=== Job ===
Records follow. Pull out every line that contains "this".

=== Source material ===
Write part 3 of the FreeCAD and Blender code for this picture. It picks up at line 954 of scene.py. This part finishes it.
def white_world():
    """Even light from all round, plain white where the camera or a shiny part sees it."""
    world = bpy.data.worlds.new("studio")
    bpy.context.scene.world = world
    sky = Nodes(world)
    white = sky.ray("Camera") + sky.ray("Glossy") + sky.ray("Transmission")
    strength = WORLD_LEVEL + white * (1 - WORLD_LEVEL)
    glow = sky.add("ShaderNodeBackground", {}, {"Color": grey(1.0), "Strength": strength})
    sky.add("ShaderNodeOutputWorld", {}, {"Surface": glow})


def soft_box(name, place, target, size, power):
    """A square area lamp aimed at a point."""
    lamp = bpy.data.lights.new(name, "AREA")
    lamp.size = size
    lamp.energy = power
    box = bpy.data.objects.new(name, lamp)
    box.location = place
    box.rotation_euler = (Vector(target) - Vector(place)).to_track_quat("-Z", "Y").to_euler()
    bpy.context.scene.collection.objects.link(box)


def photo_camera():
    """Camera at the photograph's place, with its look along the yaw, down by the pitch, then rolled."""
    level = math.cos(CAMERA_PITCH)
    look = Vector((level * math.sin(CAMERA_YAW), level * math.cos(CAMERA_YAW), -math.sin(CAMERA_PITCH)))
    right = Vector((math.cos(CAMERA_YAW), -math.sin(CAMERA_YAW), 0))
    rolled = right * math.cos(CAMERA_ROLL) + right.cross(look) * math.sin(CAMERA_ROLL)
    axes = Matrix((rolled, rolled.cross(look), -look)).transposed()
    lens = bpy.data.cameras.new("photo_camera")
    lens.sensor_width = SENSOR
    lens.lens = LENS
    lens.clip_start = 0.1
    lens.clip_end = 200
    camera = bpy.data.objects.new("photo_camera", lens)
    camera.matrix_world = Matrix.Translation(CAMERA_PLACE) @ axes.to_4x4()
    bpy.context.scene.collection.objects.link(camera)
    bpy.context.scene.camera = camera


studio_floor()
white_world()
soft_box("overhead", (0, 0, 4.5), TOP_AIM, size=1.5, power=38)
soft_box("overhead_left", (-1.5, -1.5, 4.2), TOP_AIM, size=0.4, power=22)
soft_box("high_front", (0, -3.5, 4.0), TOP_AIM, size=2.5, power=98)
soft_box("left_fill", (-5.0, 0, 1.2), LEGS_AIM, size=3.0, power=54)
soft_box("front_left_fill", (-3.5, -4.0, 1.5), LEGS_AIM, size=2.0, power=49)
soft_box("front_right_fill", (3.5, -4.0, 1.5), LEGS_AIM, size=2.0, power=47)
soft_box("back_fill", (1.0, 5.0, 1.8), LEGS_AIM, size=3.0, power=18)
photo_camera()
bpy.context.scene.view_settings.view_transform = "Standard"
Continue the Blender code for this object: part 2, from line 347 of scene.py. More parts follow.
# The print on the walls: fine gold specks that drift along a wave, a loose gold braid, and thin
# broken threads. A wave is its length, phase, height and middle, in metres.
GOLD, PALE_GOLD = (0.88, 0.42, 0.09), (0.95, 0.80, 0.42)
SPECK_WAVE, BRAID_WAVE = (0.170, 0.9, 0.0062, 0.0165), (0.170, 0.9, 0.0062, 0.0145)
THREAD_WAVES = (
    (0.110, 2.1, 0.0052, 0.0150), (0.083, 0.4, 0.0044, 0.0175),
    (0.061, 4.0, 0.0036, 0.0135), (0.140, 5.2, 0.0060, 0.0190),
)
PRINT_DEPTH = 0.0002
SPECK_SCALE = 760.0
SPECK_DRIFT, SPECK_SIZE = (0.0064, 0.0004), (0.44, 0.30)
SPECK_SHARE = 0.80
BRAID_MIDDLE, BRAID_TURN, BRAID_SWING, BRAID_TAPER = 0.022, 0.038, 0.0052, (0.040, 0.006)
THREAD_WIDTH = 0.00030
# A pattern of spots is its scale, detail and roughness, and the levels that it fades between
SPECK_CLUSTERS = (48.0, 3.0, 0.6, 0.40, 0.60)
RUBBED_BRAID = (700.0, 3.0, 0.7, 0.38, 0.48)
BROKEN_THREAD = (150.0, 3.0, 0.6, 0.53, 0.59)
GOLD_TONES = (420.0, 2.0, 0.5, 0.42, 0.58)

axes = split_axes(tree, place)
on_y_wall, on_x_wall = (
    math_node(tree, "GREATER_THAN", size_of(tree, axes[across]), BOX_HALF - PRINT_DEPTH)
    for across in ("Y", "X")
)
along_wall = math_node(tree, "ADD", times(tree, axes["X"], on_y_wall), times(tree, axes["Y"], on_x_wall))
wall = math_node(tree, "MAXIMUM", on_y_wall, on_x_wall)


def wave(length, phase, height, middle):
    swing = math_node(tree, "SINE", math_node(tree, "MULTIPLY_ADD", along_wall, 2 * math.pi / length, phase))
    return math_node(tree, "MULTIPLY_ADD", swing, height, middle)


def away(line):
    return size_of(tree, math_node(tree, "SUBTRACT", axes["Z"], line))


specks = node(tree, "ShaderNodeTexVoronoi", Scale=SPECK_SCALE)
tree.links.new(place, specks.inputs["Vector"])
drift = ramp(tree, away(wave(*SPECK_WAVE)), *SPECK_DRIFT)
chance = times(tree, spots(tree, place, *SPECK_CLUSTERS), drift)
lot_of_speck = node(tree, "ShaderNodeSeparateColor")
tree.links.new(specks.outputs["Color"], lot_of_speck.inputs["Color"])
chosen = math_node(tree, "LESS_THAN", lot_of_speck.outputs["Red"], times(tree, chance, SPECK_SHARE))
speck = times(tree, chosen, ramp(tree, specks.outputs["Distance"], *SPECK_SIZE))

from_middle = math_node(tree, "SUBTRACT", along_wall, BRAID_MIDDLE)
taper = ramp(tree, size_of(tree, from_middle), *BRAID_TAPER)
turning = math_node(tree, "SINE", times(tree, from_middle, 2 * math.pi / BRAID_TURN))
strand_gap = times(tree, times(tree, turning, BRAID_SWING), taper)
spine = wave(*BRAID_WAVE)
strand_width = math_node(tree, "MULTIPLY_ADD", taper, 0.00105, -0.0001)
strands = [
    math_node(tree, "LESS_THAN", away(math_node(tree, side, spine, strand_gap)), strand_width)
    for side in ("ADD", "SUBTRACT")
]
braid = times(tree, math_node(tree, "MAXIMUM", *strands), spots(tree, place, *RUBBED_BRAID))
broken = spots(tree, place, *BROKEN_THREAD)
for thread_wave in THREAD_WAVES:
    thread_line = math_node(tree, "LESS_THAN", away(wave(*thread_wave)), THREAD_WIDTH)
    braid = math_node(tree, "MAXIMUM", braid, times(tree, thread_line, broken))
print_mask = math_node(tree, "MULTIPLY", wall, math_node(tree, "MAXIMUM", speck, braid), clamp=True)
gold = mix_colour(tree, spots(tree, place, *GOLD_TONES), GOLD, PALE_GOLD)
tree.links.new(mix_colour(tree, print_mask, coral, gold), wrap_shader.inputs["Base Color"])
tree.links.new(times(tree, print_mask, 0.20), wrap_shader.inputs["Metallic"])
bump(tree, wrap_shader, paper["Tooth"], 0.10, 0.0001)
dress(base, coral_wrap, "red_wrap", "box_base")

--

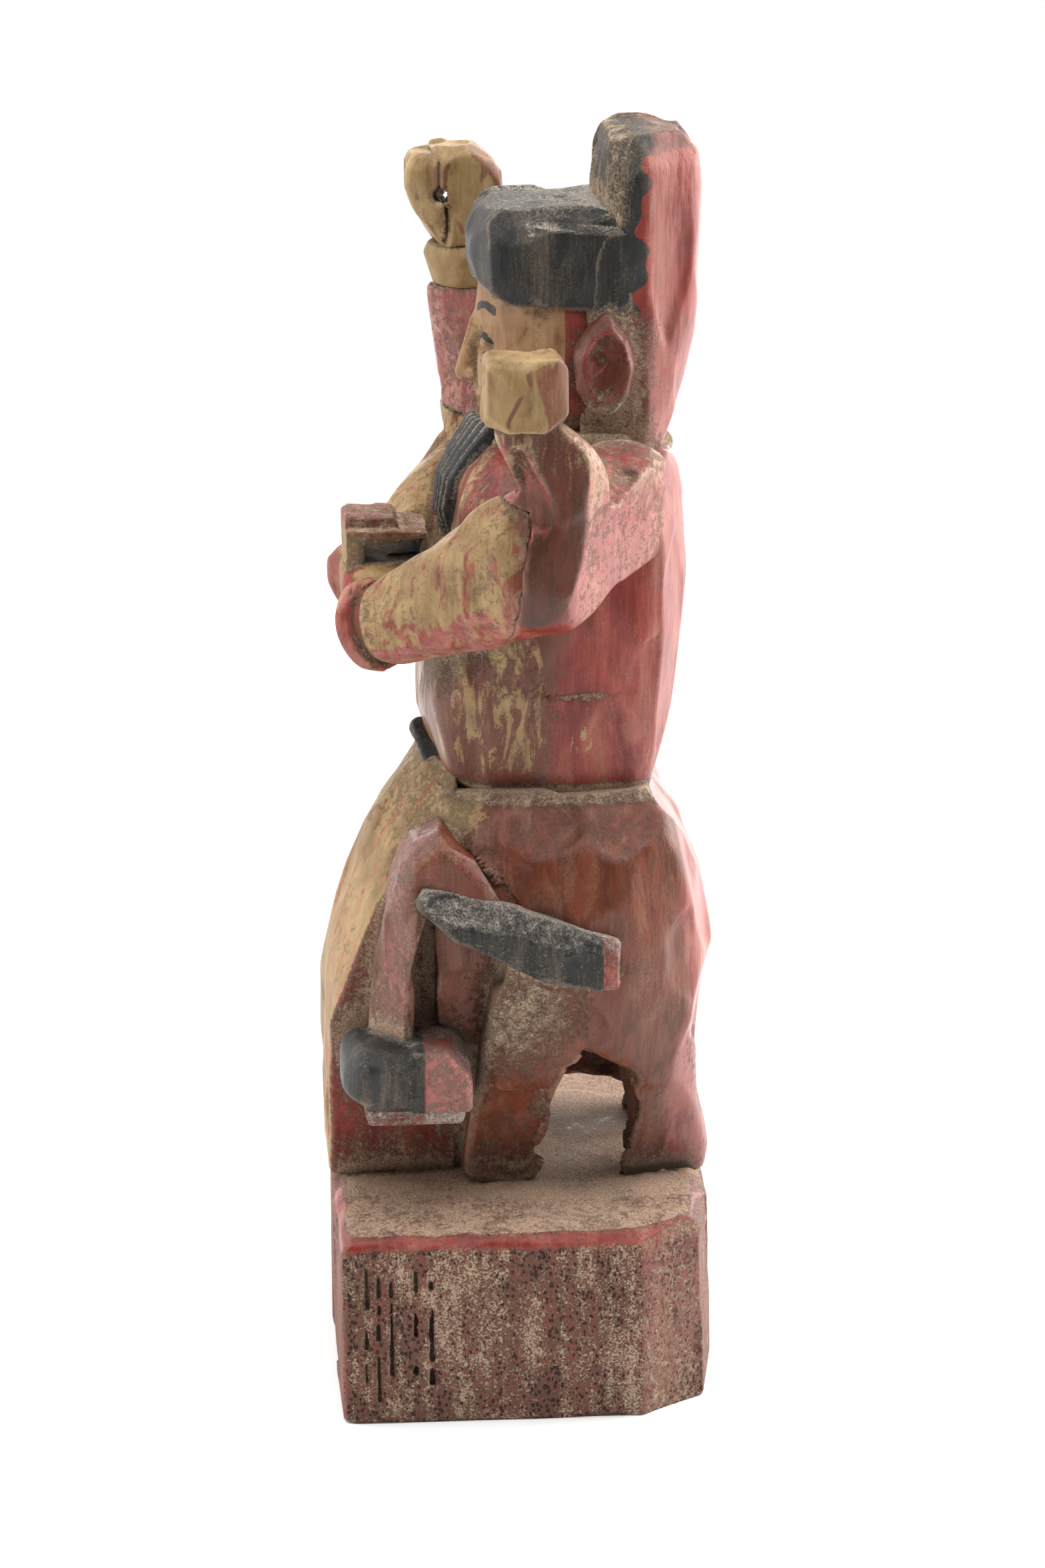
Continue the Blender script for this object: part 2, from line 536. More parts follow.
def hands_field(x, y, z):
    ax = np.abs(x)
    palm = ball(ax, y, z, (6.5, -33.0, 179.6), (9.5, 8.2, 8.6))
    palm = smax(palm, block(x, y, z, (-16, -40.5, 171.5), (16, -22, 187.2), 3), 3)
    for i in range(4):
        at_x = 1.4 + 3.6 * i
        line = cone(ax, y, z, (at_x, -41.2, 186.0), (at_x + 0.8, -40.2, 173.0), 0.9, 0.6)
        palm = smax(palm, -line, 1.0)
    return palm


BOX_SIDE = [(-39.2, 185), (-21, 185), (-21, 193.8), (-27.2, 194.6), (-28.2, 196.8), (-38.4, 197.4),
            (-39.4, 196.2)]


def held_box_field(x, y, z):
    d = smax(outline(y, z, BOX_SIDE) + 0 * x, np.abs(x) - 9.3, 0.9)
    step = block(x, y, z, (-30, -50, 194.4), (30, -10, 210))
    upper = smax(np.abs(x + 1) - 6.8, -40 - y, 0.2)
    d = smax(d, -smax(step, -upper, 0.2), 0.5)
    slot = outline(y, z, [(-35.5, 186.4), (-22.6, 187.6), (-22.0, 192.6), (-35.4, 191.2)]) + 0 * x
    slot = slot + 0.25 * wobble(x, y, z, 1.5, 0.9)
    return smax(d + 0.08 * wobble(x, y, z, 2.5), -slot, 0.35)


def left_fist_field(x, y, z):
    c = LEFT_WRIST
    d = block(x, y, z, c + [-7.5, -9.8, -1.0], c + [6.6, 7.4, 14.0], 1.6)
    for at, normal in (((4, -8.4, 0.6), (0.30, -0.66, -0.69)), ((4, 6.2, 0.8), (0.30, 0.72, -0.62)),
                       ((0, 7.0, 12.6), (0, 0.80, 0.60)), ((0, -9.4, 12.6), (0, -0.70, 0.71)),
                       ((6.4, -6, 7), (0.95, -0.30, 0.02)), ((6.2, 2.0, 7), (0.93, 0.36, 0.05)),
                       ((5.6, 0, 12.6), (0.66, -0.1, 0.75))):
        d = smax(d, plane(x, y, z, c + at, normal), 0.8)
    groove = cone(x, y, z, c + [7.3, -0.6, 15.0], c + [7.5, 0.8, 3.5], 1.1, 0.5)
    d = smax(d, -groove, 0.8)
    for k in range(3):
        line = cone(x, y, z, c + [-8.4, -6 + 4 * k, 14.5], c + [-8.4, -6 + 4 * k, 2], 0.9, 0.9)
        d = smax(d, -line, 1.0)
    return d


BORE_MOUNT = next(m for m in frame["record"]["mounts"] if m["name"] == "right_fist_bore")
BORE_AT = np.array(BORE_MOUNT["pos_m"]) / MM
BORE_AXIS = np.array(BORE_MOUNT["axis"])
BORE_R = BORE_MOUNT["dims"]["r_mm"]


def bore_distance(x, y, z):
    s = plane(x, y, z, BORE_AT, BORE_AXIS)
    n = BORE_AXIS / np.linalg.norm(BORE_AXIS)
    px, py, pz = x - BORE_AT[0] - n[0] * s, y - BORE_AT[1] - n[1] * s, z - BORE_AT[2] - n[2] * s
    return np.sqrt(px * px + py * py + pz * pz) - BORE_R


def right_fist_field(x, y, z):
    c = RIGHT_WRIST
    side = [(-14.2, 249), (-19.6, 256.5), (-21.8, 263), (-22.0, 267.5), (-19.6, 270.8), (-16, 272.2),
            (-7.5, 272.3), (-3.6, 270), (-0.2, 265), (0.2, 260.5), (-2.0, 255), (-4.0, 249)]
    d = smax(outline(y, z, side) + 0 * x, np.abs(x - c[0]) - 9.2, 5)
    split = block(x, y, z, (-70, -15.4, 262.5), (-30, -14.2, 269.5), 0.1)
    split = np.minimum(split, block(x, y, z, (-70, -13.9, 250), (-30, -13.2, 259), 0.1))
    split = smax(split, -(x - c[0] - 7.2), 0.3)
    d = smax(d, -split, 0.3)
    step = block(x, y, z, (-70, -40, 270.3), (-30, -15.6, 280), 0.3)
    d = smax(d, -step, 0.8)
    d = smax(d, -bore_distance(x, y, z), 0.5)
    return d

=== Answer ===
Write part 3 of the FreeCAD and Blender code for this picture. It picks up at line 954 of scene.py. This part finishes it.
Continue the Blender code for this object: part 2, from line 347 of scene.py. More parts follow.
Continue the Blender script for this object: part 2, from line 536. More parts follow.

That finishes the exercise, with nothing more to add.